Zuckerbrod searched for entries in the museum’s database of 4.8 million names of Jewish victims of the Holocaust for his family. While he found entries for several members of his family, including his grandparents, there were none for his two siblings. On Wednesday, he filled out pages of testimony for his siblings, Mielech and Regina, who were killed at ages 11 and 7.

“I wanted to fill in the blanks about my family’s history, that only they knew,” Zuckerbrod said. “My brother and sister had been in hiding in a separate location. They were murdered in the very place they were supposed to be safe. I never knew what really happened until now. Thanks to the stories Renata told me from her father, I now know the date of their death, so I can properly mourn them each year.”

In 1996, Yad Vashem recognized Katarzyna and Eugeniusz Szyfner as Righteous Among the Nations. Israel’s national Holocaust memorial and museum awards the Righteous Among the Nations designation to non-Jews who risked their lives to save Jews during the war.

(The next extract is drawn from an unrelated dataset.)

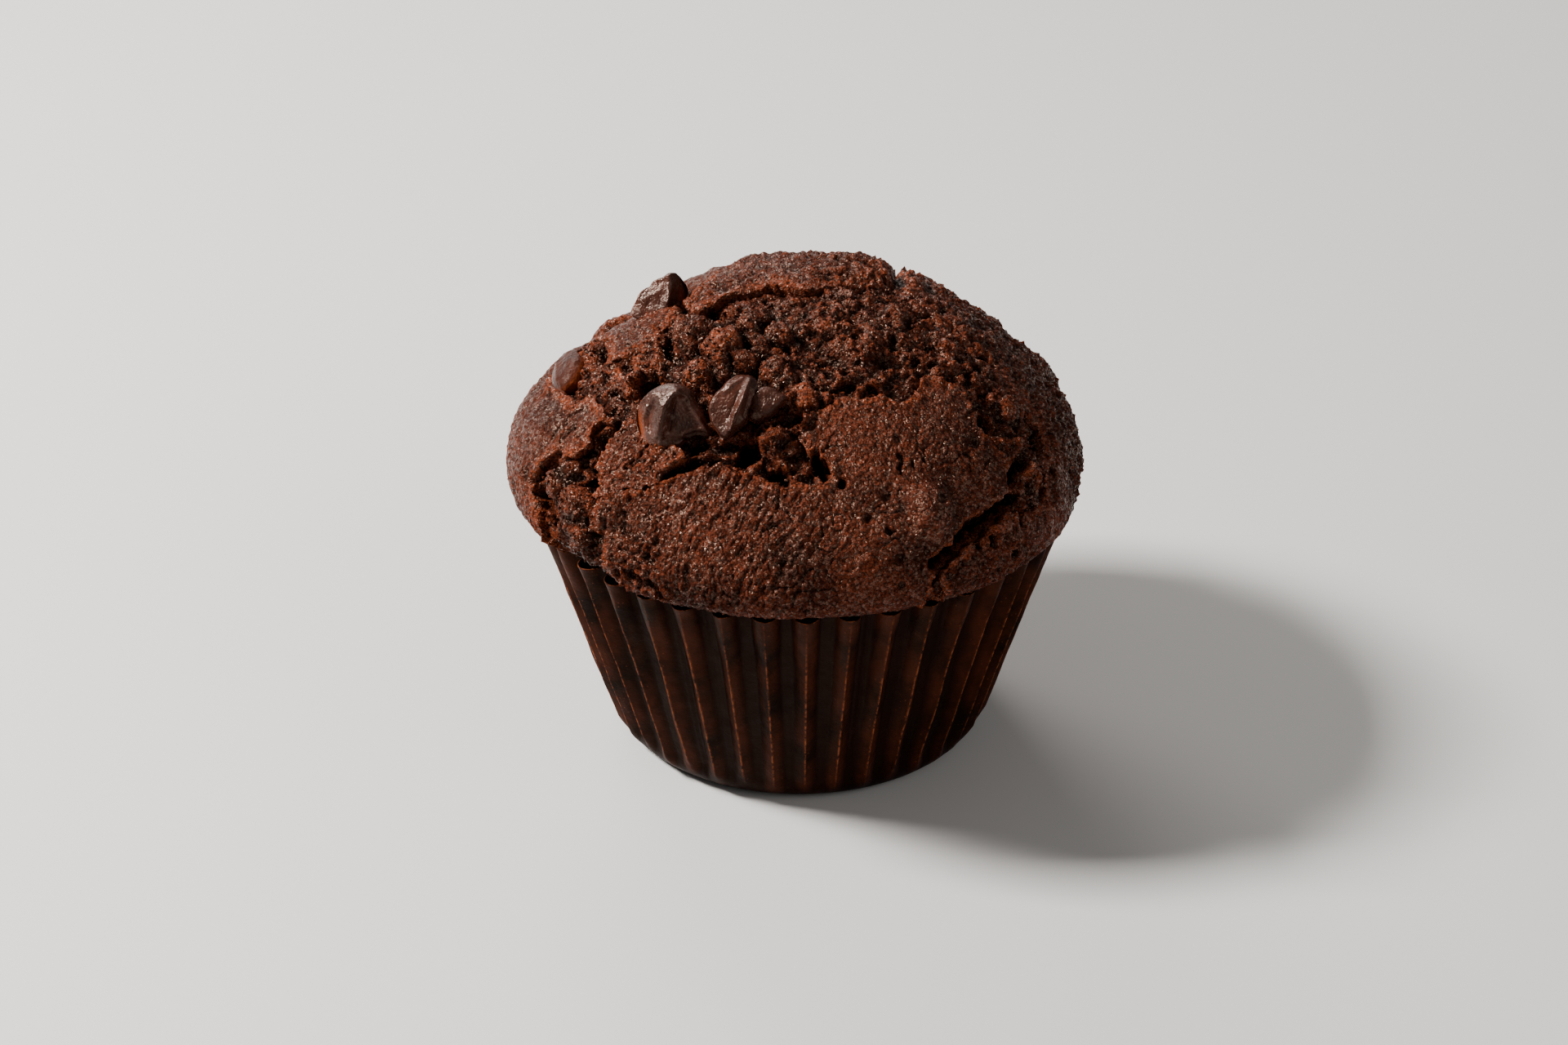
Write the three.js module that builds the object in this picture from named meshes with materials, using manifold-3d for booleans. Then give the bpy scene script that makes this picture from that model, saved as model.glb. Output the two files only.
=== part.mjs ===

“It is vital that the next generations continue to perpetuate the memory of the Holocaust,” Dr. Joel Zisenwine, director of Yad Vashem’s Righteous Among the Nations department, said at the reunion. “The fact that you sought each other out and are here today standing in Yad Vashem illustrates how relevant the Holocaust is still today, almost 80 years after the end of WWII.”